From a furry perspective, however, I found the movie surprisingly relatable. Besides the generational gap between the character's viewpoint and my own, there's also national (Canada vs. USA), cultural, ethnic and racial (Chinese vs. white Midwesterner), gender (female vs. male), and even religious (Buddhist vs. Christian) differences between me and the protagonist, and yet the specifics of the story make the universality of the experiences described hit harder. It's a coming-of-age story.
The central conflict is between a mother and a daughter reacting to the changes brought on by the daughter's transformation. The fact that this transformation is literally into an animal is why I'm reviewing this for furries, but even for "oh, no, I've turned into an animal!" stories, this one feels like it's a furry story. It turns out transforming into a red panda is an ability that Mei's family has been giving up for generations now. At first, Mei is quite ready for this, but eventually, she learns she likes being the panda. She transforms on the sly, keeping it a secret from her parents, until it's no longer possible. She must make a choice as to whether she wants to be a good girl for her mother, or if she keeps being the panda. "Will I regret this?" she asks.
Oh, just every day of your life, little sister. But some things are worth regretting.
Well, enough about the psycho-drama, let's actually talk about Brave some more. Besides the obvious improvement of hiring a woman to tell a female story and then, you know, letting her actually tell it, one of my original complaints about Brave - and Pixar in general - is how sterile they feel. Pixar's animated movies just don't feel that animated to me. They don't feel like cartoons. And you can like that, a lot of people do, but, once again, Lightyear is right there, so it looks like you're getting that style this year anyway. But, as for Turning Red, well, does it feel like a cartoon?
At one point, our protagonist, in red panda form, begins twerking aggressively at her own mother. "Does this make you uncomfortable?" she asks. I mean, thanks for asking, but I doubt this would be even the first time I've seen the keywords "red panda" "twerking" and "mother" together thanks to e621. But, also, thanks for actually coming out to play for once.

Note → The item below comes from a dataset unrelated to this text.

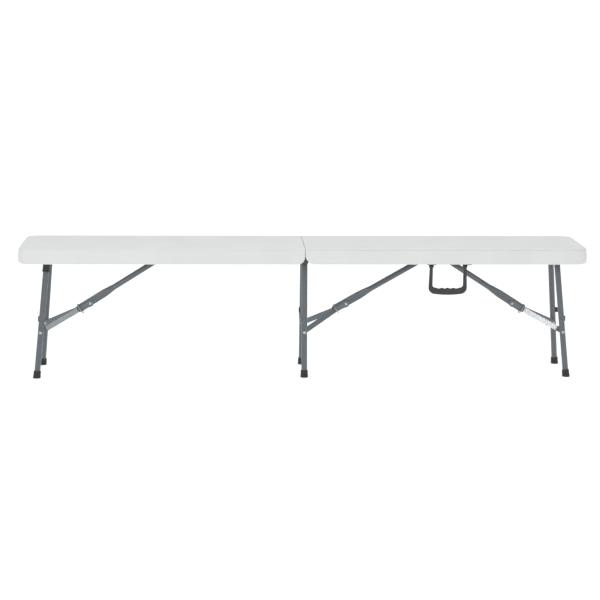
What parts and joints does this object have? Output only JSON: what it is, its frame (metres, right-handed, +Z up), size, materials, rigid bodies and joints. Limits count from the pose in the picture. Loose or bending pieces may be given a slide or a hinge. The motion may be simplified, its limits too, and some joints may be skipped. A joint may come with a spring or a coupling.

Note: This movie is streaming only, but was originally meant for theatrical release [it instead has a limited engagement at El Capitan and Empire], and I'm actually kind of upset about that. Obviously, stay safe in the still not really finished Covid-19 pandemic, and if you don't feel comfortable going to theaters just yet, don't, but Disney has been releasing movies theatrically for over a year now, and it's only the post-Lassiter Pixar films that are consistently being sent to Disney+ like this, which feels a little bit iffy to me.